- [RECORDS FOR PROCESSING]:
──────

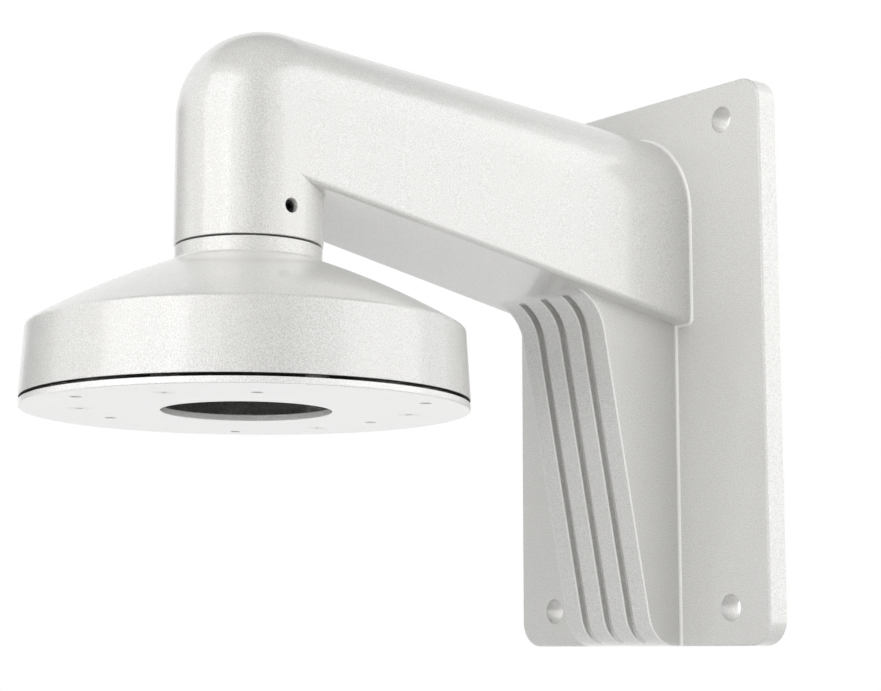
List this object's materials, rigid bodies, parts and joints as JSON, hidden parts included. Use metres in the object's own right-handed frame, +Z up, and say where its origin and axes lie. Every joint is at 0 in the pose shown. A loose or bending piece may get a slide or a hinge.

──────

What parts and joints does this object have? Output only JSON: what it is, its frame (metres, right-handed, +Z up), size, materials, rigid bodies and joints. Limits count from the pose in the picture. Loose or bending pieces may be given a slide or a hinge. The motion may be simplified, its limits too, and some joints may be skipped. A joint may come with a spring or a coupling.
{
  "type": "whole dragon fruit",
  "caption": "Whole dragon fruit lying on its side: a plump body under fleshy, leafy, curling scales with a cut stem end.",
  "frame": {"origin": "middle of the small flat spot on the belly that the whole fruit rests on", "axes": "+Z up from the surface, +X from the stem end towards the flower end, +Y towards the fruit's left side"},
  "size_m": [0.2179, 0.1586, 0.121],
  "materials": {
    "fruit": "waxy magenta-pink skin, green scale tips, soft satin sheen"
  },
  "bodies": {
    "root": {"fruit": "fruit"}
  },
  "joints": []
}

──────

- [WHAT YOU SHOULD DO]: Using the records above, find and show each line with the string "parts".

- [FINISHED TASK]:
List this object's materials, rigid bodies, parts and joints as JSON, hidden parts included. Use metres in the object's own right-handed frame, +Z up, and say where its origin and axes lie. Every joint is at 0 in the pose shown. A loose or bending piece may get a slide or a hinge.
What parts and joints does this object have? Output only JSON: what it is, its frame (metres, right-handed, +Z up), size, materials, rigid bodies and joints. Limits count from the pose in the picture. Loose or bending pieces may be given a slide or a hinge. The motion may be simplified, its limits too, and some joints may be skipped. A joint may come with a spring or a coupling.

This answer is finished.